When To Tell Your Spouse You Want a Divorce
I am Pam Masters and I am a collaborative family lawyer, which is to say that I am a settlement specialist and I guide couples and families on the difficult journey of divorce without court involvement. I do this is ways that protects children, preserves financial assets and creates healthy co-parenting relationships.
In a prior video I talked about how to know when you are ready to tell your spouse that you want to divorce. Today I am going to talk about how to tell your spouse, including when to do so.
When (and when not) to have “the talk.”
- Find or arrange a time when the children aren’t home (if you have kids) and you have some hours ahead of you. Don’t spring it on your spouse when he/she is about to go on a travel-for-work trip or out to a business event. Avoid giving the news on “special days.” These are birthdays, holidays, vacations, or getaways.
- Opening the conversation after a long day at work is a setup for a bad interaction. You probably already know when your spouse is most open to difficult conversations. Choose a Saturday morning when you’re alone at home. If you have kids, send them to their grandparents or friends for the weekend.
- Plan what you will say before you bring it up. Words said in anger set the stage for a difficult divorce. Be clear about what you want to communicate, how to say it, and how to respond to the inevitable questions. You may say something like “As you know, I have been unhappy for a long time. I think we have both worked to heal our relationship, and I’ve thought long and hard about what to do. I have decided that I want to divorce.”
- It probably isn’t going to be a quick conversation. You and your spouse will need time to calm down before your kids are home. This may be one of the hardest conversations of your life, and you’ll always remember it. Choose a time when you aren’t stressed out about other issues in your life, or in a rush.

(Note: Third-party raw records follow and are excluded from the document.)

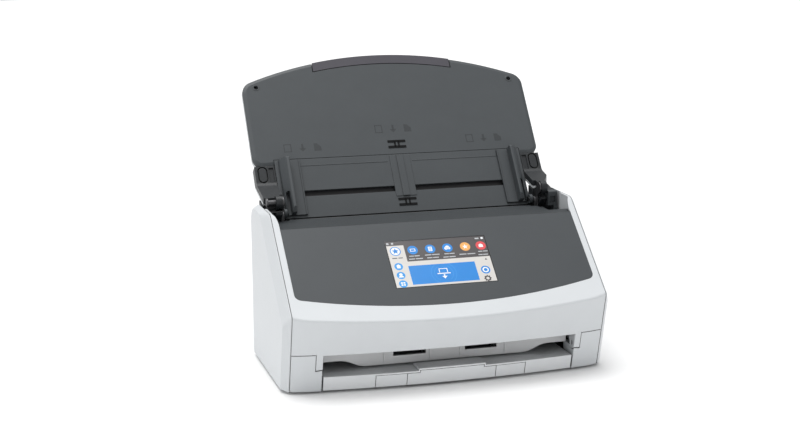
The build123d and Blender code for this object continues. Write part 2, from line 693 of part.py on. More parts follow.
def feed_deck():
    """The deck from the panel's bend to the paper inlet, with the lever's recess at the right."""
    points = [
        slope_yz(PANEL_LENGTH + 0.1, 0), DECK_REAR, (DECK_REAR[0] - 1.2, DECK_REAR[1] - 2.6),
        slope_yz(PANEL_LENGTH + 0.1, -DECK_THICK - 0.4),
    ]
    deck = along_x(outline(points), -SEAM_X, SEAM_X) & trough_plan()
    deck -= both_sides(block(117.3, 142, 43, 77, 115, 145)).solids()
    deck -= block(122.6, 142, 12, 60, 120, 150)
    floor = block(121.6, TROUGH_HALF - 0.6, 10.6, 26, 118, 120)
    wall = block(121.6, 123.0, 10.6, 30, 118, 131.4)
    front = block(121.6, TROUGH_HALF - 0.6, 10.6, 12.0, 118, 131.8)
    return deck + floor + wall + front


def touch_glass():
    return SLOPE * block(-SCREEN_HALF, SCREEN_HALF, SCREEN_LOW, SCREEN_HIGH, -1.2, 0.0)


def display_module():
    body = SLOPE * block(
        -SCREEN_HALF - 3, SCREEN_HALF + 3, SCREEN_LOW - 3, SCREEN_HIGH + 3, -7.5, -DECK_THICK - 0.05
    )
    half, low, high = SCREEN_HALF - 0.2, SCREEN_LOW + 0.2, SCREEN_HIGH - 0.2
    lit = SLOPE * block(-half, half, low, high, -3, -1.25)
    return body + lit


def upper_guide():
    """The cover's half of the paper path, its two side plates and the hinge ears."""
    guide = along_x(path_strip(PAPER_GAP, PAPER_GAP + 2.2, -8.6, LIP_Y - 6), -115.4, 115.4)
    for cutter in roller_windows(BRAKE_AT, BRAKE_R, FEED_ROLLS) + roller_windows(
        PINCH_AT, PINCH_R, EXIT_ROLLS
    ):
        guide -= cutter
    guide -= CHUTE * block(-110.5, 110.5, -68, -54, 1, 12)
    guide -= rod(PINCH_AT[0], PINCH_AT[1], 2.6, -115.5, 115.5)
    plate_points = [
        chute_yz(-9, PAPER_GAP + 0.4), chute_yz(-70, PAPER_GAP + 0.4), chute_yz(-110, PAPER_GAP + 4),
        (-34, 34), (-54, 42), (-70, 62), (0, 122),
    ]
    plate = along_x(outline(plate_points), 115.2, 118.0)
    plate -= rod(BRAKE_AT[0], BRAKE_AT[1], SHAFT_R + 0.05, 110, 120)
    plate -= rod(PINCH_AT[0], PINCH_AT[1], 2.05, 110, 120)
    joined = guide
    for solid in both_sides(plate).solids():
        joined += solid
    return joined + block(-114.8, 114.8, -60, -57.5, 36.8, 41)


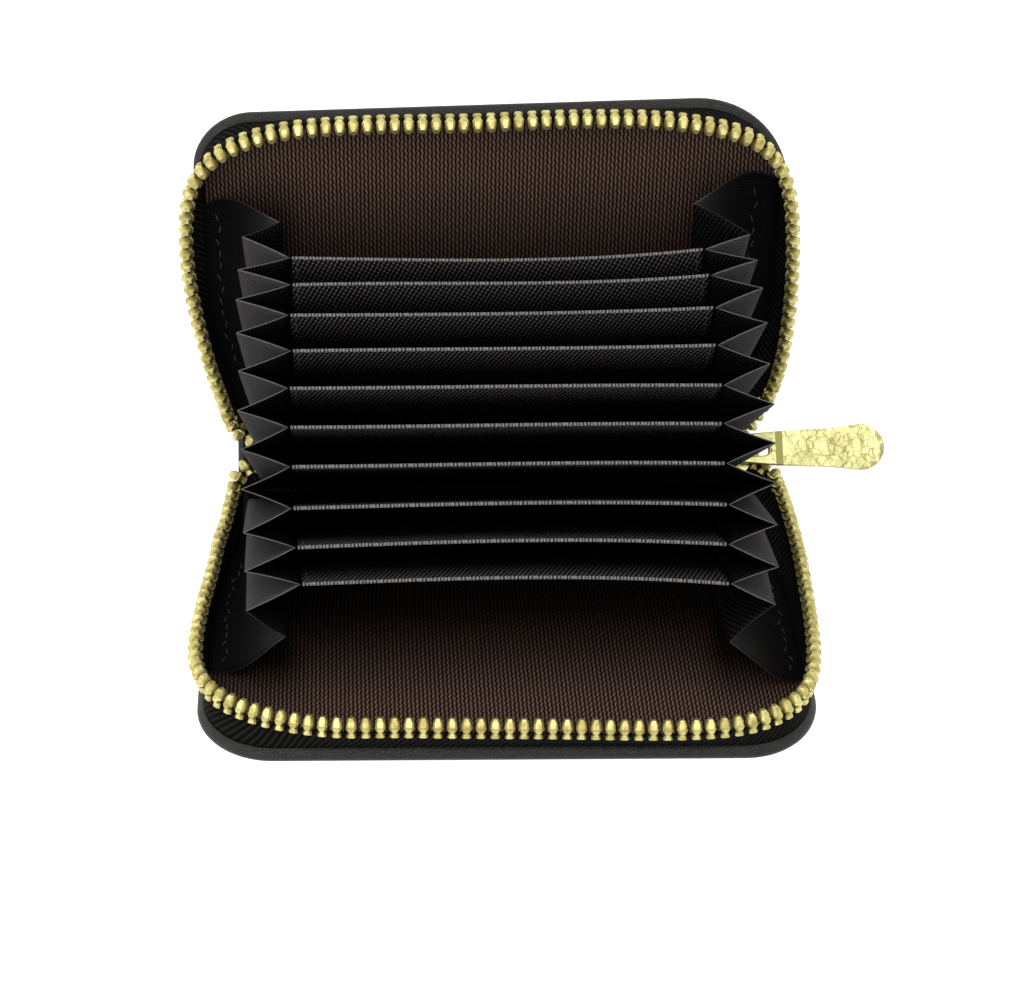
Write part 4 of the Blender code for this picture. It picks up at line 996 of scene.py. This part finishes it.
width = np.linalg.norm(outline - slot_edge, axis=1, keepdims=True)
inset = np.clip(TAB_ROUND / width, 0, 0.3)
levels = [(0 * inset, TAB_HIGH - TAB_ROUND), (0.3 * inset, TAB_HIGH - 0.3 * TAB_ROUND), (inset, TAB_HIGH)]
levels += [(inset + (1 - 2 * inset) * t, TAB_HIGH) for t in np.linspace(0, 1, 30)[1:]]
levels += [(1 - 0.3 * inset, TAB_HIGH - 0.3 * TAB_ROUND), (1 + 0 * inset, TAB_HIGH - TAB_ROUND)]
levels += [(1 + 0 * inset, TAB_LOW + TAB_ROUND), (1 - inset, TAB_LOW), (0.5 + 0 * inset, TAB_LOW)]
levels += [(inset, TAB_LOW), (0 * inset, TAB_LOW + TAB_ROUND)]
rings = [np.hstack([slot_edge + (outline - slot_edge) * share, np.full((len(outline), 1), up)]) for share, up in levels]
points = np.stack(rings, axis=1) + [0, TAB_MIDDLE, 0]
faces = grid_faces(len(outline), len(levels), wrap=True)
closing = np.stack([np.arange(len(levels)), (np.arange(len(levels)) + 1) % len(levels)], axis=-1)
seam_faces = np.hstack([closing + len(levels) * (len(outline) - 1), closing[:, ::-1]])
tab = make_piece("pull_tab_plate", points, np.vstack([faces, seam_faces]), hammered_gold)
tab.data.set_sharp_from_angle(angle=np.radians(50))
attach(tab, "pull_tab")
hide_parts("pull_tab")


# ---- Light ----
# A broad soft box overhead, a weak one at the side and a pale world, as for a catalogue picture on white.
def seen_rays(tree):
    """One for the rays that show a surface in the picture, straight or by a reflection, and nought for the rest."""
    rays = place_node(tree, "LightPath").outputs
    seen = calculate(tree, "MAXIMUM", rays["Is Camera Ray"], rays["Is Glossy Ray"])
    return calculate(tree, "MAXIMUM", seen, rays["Is Transmission Ray"])


def soft_box(name, place, aim, size, power):
    """A square area light at place, turned to aim."""
    data = bpy.data.lights.new(name, "AREA")
    data.shape = "SQUARE"
    data.size = size
    data.energy = power
    lamp = bpy.data.objects.new(name, data)
    bpy.context.scene.collection.objects.link(lamp)
    lamp.location = place
    lamp.rotation_mode = "QUATERNION"
    lamp.rotation_quaternion = (Vector(aim) - Vector(place)).to_track_quat("-Z", "Y")


world = bpy.data.worlds.new("white_room")
bpy.context.scene.world = world
world.use_nodes = True
tree = world.node_tree
ground = tree.nodes["Background"]
ground.inputs["Color"].default_value = (1, 1, 1, 1)
tree.links.new(remap(tree, seen_rays(tree), 0.45, 1.0), ground.inputs["Strength"])
soft_box("overhead", (-0.20, 0.15, 0.95), (0, 0, 0.03), 1.5, 10.0)
soft_box("side_fill", (-0.65, -0.40, 0.55), (0, 0, 0.03), 0.80, 1.8)

FLOOR_HALF = 3.0
corners = [(x * FLOOR_HALF, y * FLOOR_HALF, 0) for x, y in ((-1, -1), (1, -1), (1, 1), (-1, 1))]
floor_white, tree, shader = plain_material("floor_white", (0.85, 0.85, 0.85), 0.9, specular=0.0)
glow = place_node(tree, "Emission", {"Strength": calculate(tree, "MULTIPLY", seen_rays(tree), 0.7)})
both = place_node(tree, "AddShader", {0: shader.outputs[0], 1: glow.outputs[0]})
tree.links.new(both.outputs[0], tree.nodes["Material Output"].inputs["Surface"])
floor = make_piece("floor", corners, [(0, 1, 2, 3)], floor_white, smooth=False)
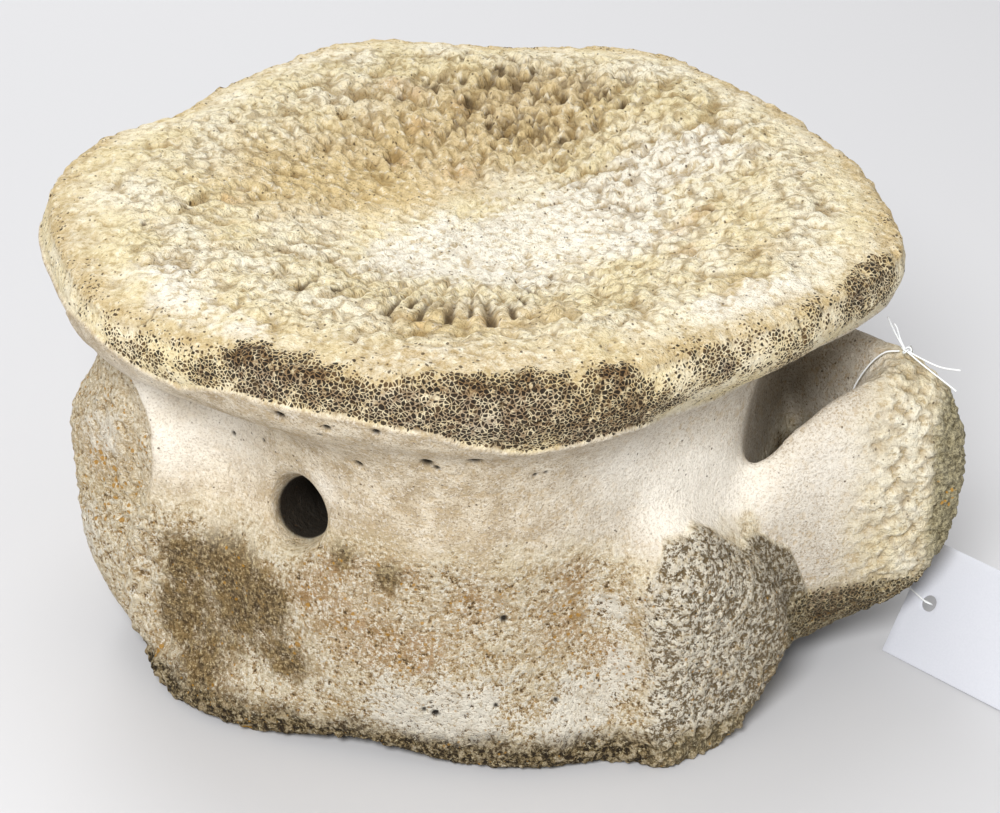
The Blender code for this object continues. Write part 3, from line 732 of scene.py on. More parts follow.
# %% Cut the clefts
CLEFTS = (  # angle, reach of the inner and outer end, width and depth
    (-110.5, 78, 97, 1.8, 2),
    (-103.5, 70, 92, 1.6, 1.8),
    (-98, 60, 93, 2.2, 2.4),
    (-93.5, 64, 88, 1.6, 1.6),
    (-89.5, 54, 100, 2.8, 3.2),
    (-86.2, 60, 90, 1.6, 1.8),
    (-83.3, 56, 101, 2.6, 3),
    (-80.3, 58, 88, 1.6, 1.8),
    (-77.4, 52, 102, 3, 3.4),
    (-73, 52, 92, 2, 2.2),
    (-68.9, 50, 100, 3.2, 3.4),
    (-64.2, 54, 97, 2.4, 2.6),
    (-60.6, 52, 84, 1.8, 2),
    (-55.7, 40, 72, 2.4, 2.8),
    (-47, 52, 80, 1.8, 2),
    (-40, 40, 51, 3.4, 3.2),
    (-20.8, 48, 59, 3, 3.2),
    (-8.6, 73, 81, 3, 3),
    (9.6, 66, 74, 2.6, 2.4),
    (17.3, 74, 84, 3.6, 3.6),
    (74.8, 92, 102, 3.4, 4.5),
    (78.4, 94, 104, 3, 4.5),
    (82.9, 66, 76, 2.8, 3.5),
    (88.4, 90, 100, 3.8, 5),
    (97.5, 105, 116, 3, 4),
    (99.9, 95, 106, 3.6, 5),
    (103.6, 104, 116, 3.4, 4.5),
    (105, 70, 80, 2.8, 3.5),
    (110.7, 86, 96, 3.6, 4.5),
    (111.6, 97, 107, 4, 5),
    (118, 92, 103, 3.8, 5),
    (126, 88, 98, 3.2, 4),
    (140.4, 56, 64, 3, 3.5),
    (175.5, 66, 74, 2.2, 2.4),
    (-152.4, 98, 104, 2, 2),
    (-156.4, 118, 125, 2.4, 2.4),
    (-146.6, 113, 120, 2.2, 2.4),
)
END_WALL = 1.6  # millimetres from a cleft's deepest place to its outer end
for at_angle, inner, outer, width, depth in CLEFTS:
    along = (reach - inner) / (outer - inner)
    across = np.radians(turn_from(at_angle)) * reach + 0.5 * clouds_5
    down = np.clip(along, 0.0, 1.0) ** 1.2 * rise(reach, outer + END_WALL / 2, outer - END_WALL / 2)
    half = width * (0.25 + 0.3 * np.clip(along, 0.0, 1.0))
    cleft = end_face * down * np.exp(-np.abs(across / half) ** 3) * (along > 0.0)
    lift -= depth * cleft
    hollow += 1.3 * cleft
    # the front clefts get painted shade too
    painted_shade += 0.5 * cleft * (at_angle < -45.0)
print(len(CLEFTS), "clefts; knobs", lift[on_face].min().round(1), "to", lift[on_face].max().round(1), "mm")

# %% [markdown]
# ## Worn sponge
#
# Inside, a whale's bone is a sponge of thin struts. Where its skin has worn off, on the side of the end
# face and on the tips of the processes, the pores lie open. Single pores are only a millimetre wide, too
# fine for this skin, so the material makes them; here go the rotted hollows, and how open each place is,
# most where it's stained. The broken edge of the outer bone is carved too, as a step, because a real one
# throws a thin shadow.

# %% Carve the sponge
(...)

- Don’t do it on the phone. If you are worried about your own safety, suggest that you meet in a public place (like a coffee shop or park) or your therapist’s office.
- Don’t throw it out in the middle of an argument. Your marriage and your spouse deserve a more thoughtful approach.
- Avoid getting into the “nitty-gritty” of your marital history, your resentments or unexpressed anger, or the grudges you may hold. Avoid getting into everything your spouse has done wrong, avoid blaming him/her, avoid contempt. Even if in your heart you blame it all on your spouse’s affair, you can still say “I know we’ve both made mistakes, and we haven’t been able to heal the hurts.” A respectful conversation paves the way to a respectful divorce.
- Don’t bring divorce settlement proposals into the conversation. There is plenty of time later after the news sinks in. Now is not the time. You might say, “I want to do this in a peaceful, amicable way so that we don’t hurt each other more in the process.” If you are parents, you will need to have a decent co-parenting relationship after you separate.